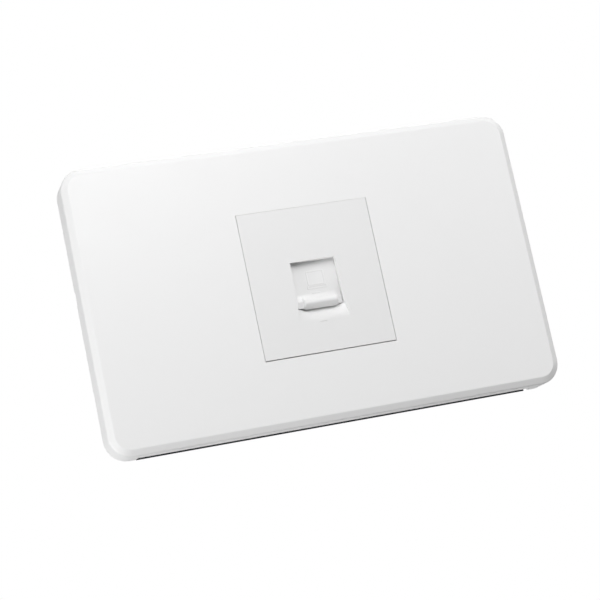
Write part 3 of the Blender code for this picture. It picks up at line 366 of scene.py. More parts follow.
# The shutter is the same polycarbonate as the face, painted a shade lighter to offset the shade
# that it gets deep in the port.
shutter_pc_painted_lighter = surface(
    "polycarbonate_painted_lighter", ("#EDEDED", "#EBEBEB"), 10 * MM, (0.37, 0.43),
    eroded_grain(0.40 * MM), 0.0025 * MM, ior=1.585,
)
# Unpainted PBT polyester is a warm natural white and matt, because it shrinks as it sets.
# The block's is pigmented and a little whiter. The carrier's is black, with a faint grey bloom.
jack_pbt = surface(
    "natural_pbt_polyester", ("#DDDCD4", "#D3D1C8"), 5 * MM, (0.48, 0.56),
    eroded_grain(0.30 * MM), 0.006 * MM, ior=1.57,
)
block_pbt = surface(
    "white_pbt_polyester", ("#E6E5DF", "#DCDBD4"), 6 * MM, (0.44, 0.52),
    eroded_grain(0.30 * MM), 0.006 * MM, ior=1.57,
)
carrier_pbt = surface(
    "black_pbt_polyester", ("#1B1B1D", "#29292B"), 3 * MM, (0.46, 0.56),
    eroded_grain(0.25 * MM), 0.008 * MM, ior=1.57,
)
# Glass-filled polyamide is matt, with grey streaks where fibres reach the skin. Its near-black is
# partly painted shade: it darkens the strip under the cover's lower edge, where a shadow line
# falls.
frame_nylon_painted_shade = surface(
    "polyamide_painted_shade_black", ("#1D1E20", "#35373A"), 2.2 * MM, (0.48, 0.62),
    fibre_pits, 0.012 * MM, ior=1.53, detail=5.0, stretch=(0.25, 1.0, 1.0),
)
# Spring steel drawn through a die is bright, with fine lines along the wire's turns.
spring_wire = surface(
    "drawn_spring_steel", ("#A9AAAC", "#CFCFCE"), 0.12 * MM, (0.22, 0.34),
    eroded_grain(0.08 * MM), 0.002 * MM, metallic=1.0, detail=3.0, stretch=(0.15, 0.15, 1.0),
)
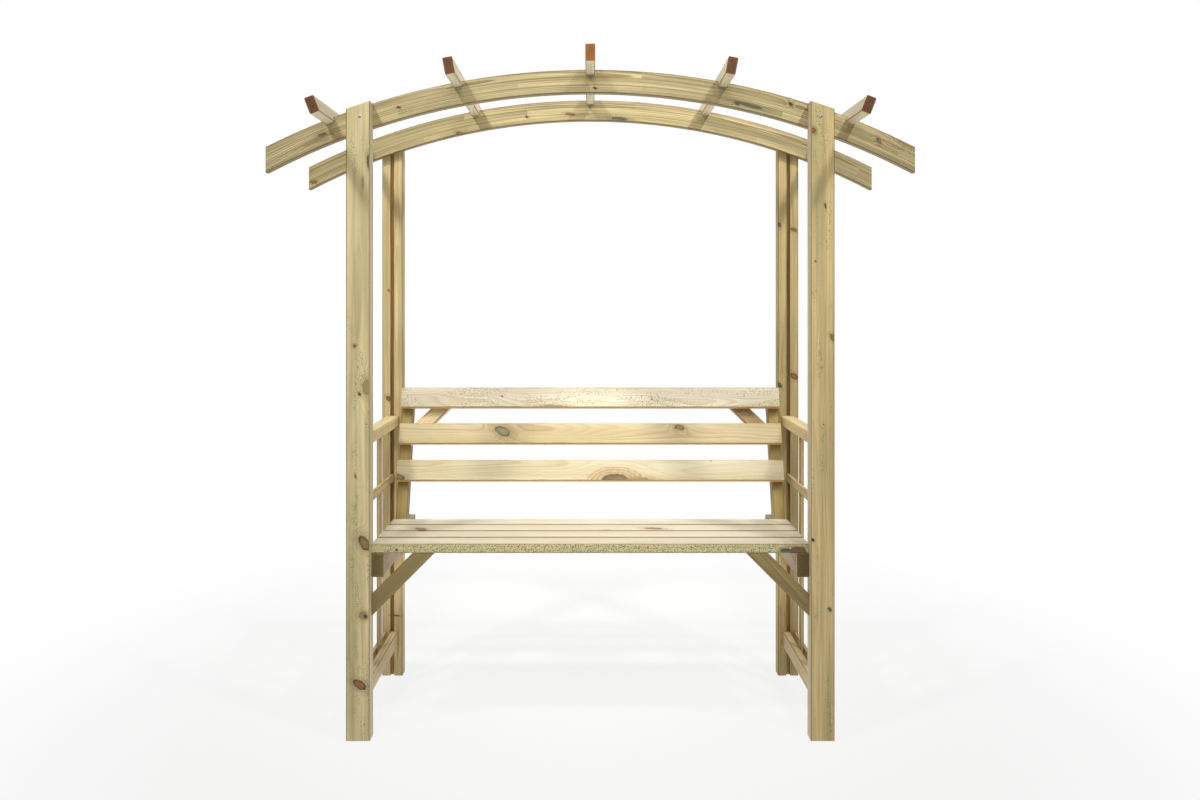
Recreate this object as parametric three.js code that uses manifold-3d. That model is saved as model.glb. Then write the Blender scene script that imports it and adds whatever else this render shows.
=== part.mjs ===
/*
 * Arbour seat: two frames of posts and a glued arch, joined by side rails, with a
 * slatted bench, a reclined slatted back and purlins laid across the two arches.
 * Millimetres, +Z up, the ground at Z = 0. The sitter looks along -Y, and left and
 * right are as someone facing the seat sees them.
 */
import * as THREE from 'three';
import { mergeVertices } from 'three/addons/utils/BufferGeometryUtils.js';
import Module from 'manifold-3d';

const wasm = await Module();
wasm.setup();

// Post frames
const CLEAR_WIDTH = 1288; // between the left and the right posts
const FRAME_DEPTH = 516; // front of the front posts to back of the rear posts
const POST_WIDTH = 70;
const POST_THICKNESS = 45;
const GROOVE_WIDTH = 13.4; // groove down the middle of each post's inward face
const GROOVE_DEPTH = 12;

// Roof
const ARCH_CROWN = 1969; // top of the arches above the ground
const ARCH_RADIUS = 2134; // outer face
const ARCH_SPAN = 1920;
const ARCH_HEIGHT = 68; // along the radius
const ARCH_THICKNESS = 28;
const ARCH_HOUSING = 12; // depth let into the posts
const PURLIN_WIDTH = 28;
const PURLIN_HEIGHT = 48;
const PURLIN_OVERHANG = 155; // past each arch
const PURLIN_LET_IN = 14; // depth of its notch in the arch
const PURLIN_END_MARGIN = 183; // arch end to the middle of the outermost purlin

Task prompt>
Go through the listing above and restate it word for word.

Task output>
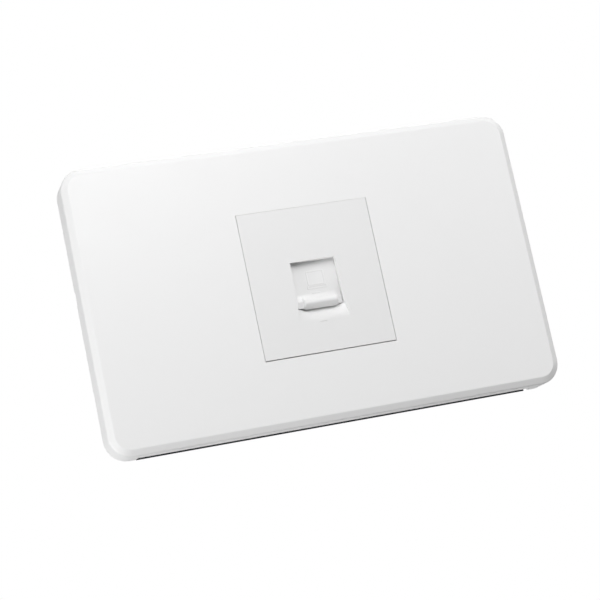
Write part 3 of the Blender code for this picture. It picks up at line 366 of scene.py. More parts follow.
# The shutter is the same polycarbonate as the face, painted a shade lighter to offset the shade
# that it gets deep in the port.
shutter_pc_painted_lighter = surface(
    "polycarbonate_painted_lighter", ("#EDEDED", "#EBEBEB"), 10 * MM, (0.37, 0.43),
    eroded_grain(0.40 * MM), 0.0025 * MM, ior=1.585,
)
# Unpainted PBT polyester is a warm natural white and matt, because it shrinks as it sets.
# The block's is pigmented and a little whiter. The carrier's is black, with a faint grey bloom.
jack_pbt = surface(
    "natural_pbt_polyester", ("#DDDCD4", "#D3D1C8"), 5 * MM, (0.48, 0.56),
    eroded_grain(0.30 * MM), 0.006 * MM, ior=1.57,
)
block_pbt = surface(
    "white_pbt_polyester", ("#E6E5DF", "#DCDBD4"), 6 * MM, (0.44, 0.52),
    eroded_grain(0.30 * MM), 0.006 * MM, ior=1.57,
)
carrier_pbt = surface(
    "black_pbt_polyester", ("#1B1B1D", "#29292B"), 3 * MM, (0.46, 0.56),
    eroded_grain(0.25 * MM), 0.008 * MM, ior=1.57,
)
# Glass-filled polyamide is matt, with grey streaks where fibres reach the skin. Its near-black is
# partly painted shade: it darkens the strip under the cover's lower edge, where a shadow line
# falls.
frame_nylon_painted_shade = surface(
    "polyamide_painted_shade_black", ("#1D1E20", "#35373A"), 2.2 * MM, (0.48, 0.62),
    fibre_pits, 0.012 * MM, ior=1.53, detail=5.0, stretch=(0.25, 1.0, 1.0),
)
# Spring steel drawn through a die is bright, with fine lines along the wire's turns.
spring_wire = surface(
    "drawn_spring_steel", ("#A9AAAC", "#CFCFCE"), 0.12 * MM, (0.22, 0.34),
    eroded_grain(0.08 * MM), 0.002 * MM, metallic=1.0, detail=3.0, stretch=(0.15, 0.15, 1.0),
)
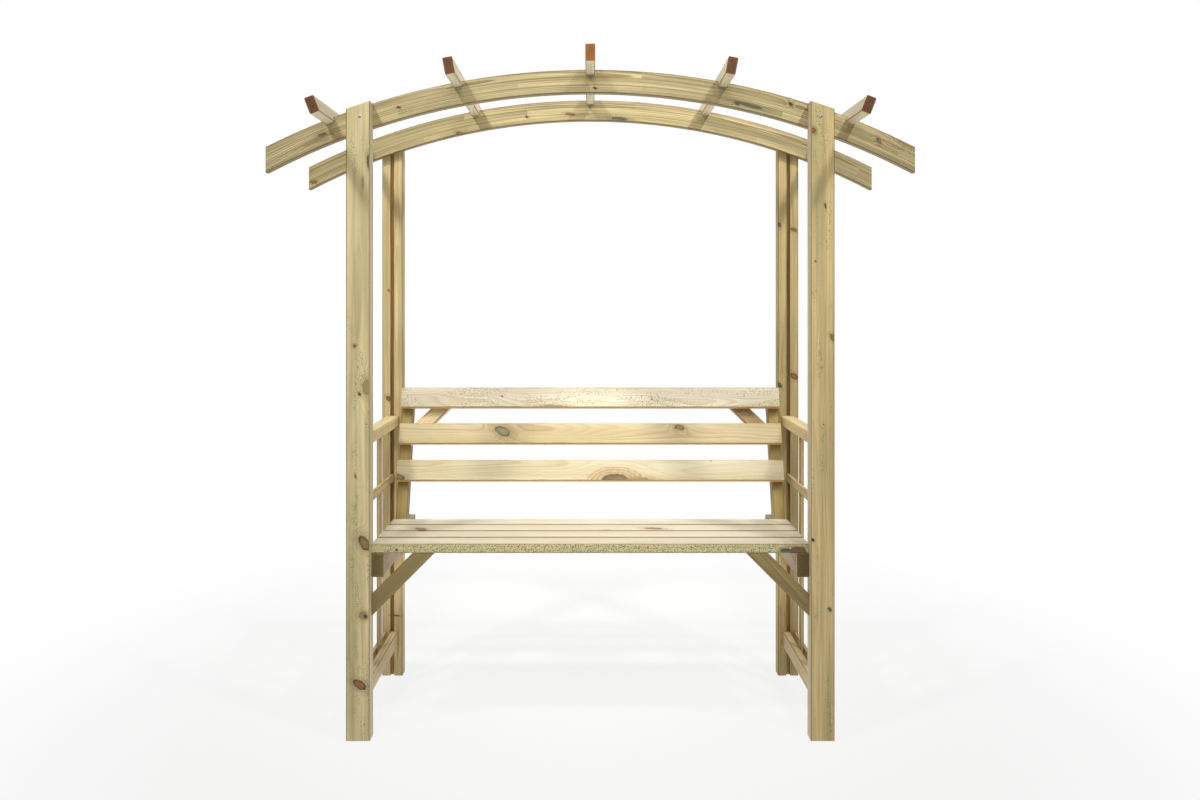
Recreate this object as parametric three.js code that uses manifold-3d. That model is saved as model.glb. Then write the Blender scene script that imports it and adds whatever else this render shows.
=== part.mjs ===
/*
 * Arbour seat: two frames of posts and a glued arch, joined by side rails, with a
 * slatted bench, a reclined slatted back and purlins laid across the two arches.
 * Millimetres, +Z up, the ground at Z = 0. The sitter looks along -Y, and left and
 * right are as someone facing the seat sees them.
 */
import * as THREE from 'three';
import { mergeVertices } from 'three/addons/utils/BufferGeometryUtils.js';
import Module from 'manifold-3d';

const wasm = await Module();
wasm.setup();

// Post frames
const CLEAR_WIDTH = 1288; // between the left and the right posts
const FRAME_DEPTH = 516; // front of the front posts to back of the rear posts
const POST_WIDTH = 70;
const POST_THICKNESS = 45;
const GROOVE_WIDTH = 13.4; // groove down the middle of each post's inward face
const GROOVE_DEPTH = 12;

// Roof
const ARCH_CROWN = 1969; // top of the arches above the ground
const ARCH_RADIUS = 2134; // outer face
const ARCH_SPAN = 1920;
const ARCH_HEIGHT = 68; // along the radius
const ARCH_THICKNESS = 28;
const ARCH_HOUSING = 12; // depth let into the posts
const PURLIN_WIDTH = 28;
const PURLIN_HEIGHT = 48;
const PURLIN_OVERHANG = 155; // past each arch
const PURLIN_LET_IN = 14; // depth of its notch in the arch
const PURLIN_END_MARGIN = 183; // arch end to the middle of the outermost purlin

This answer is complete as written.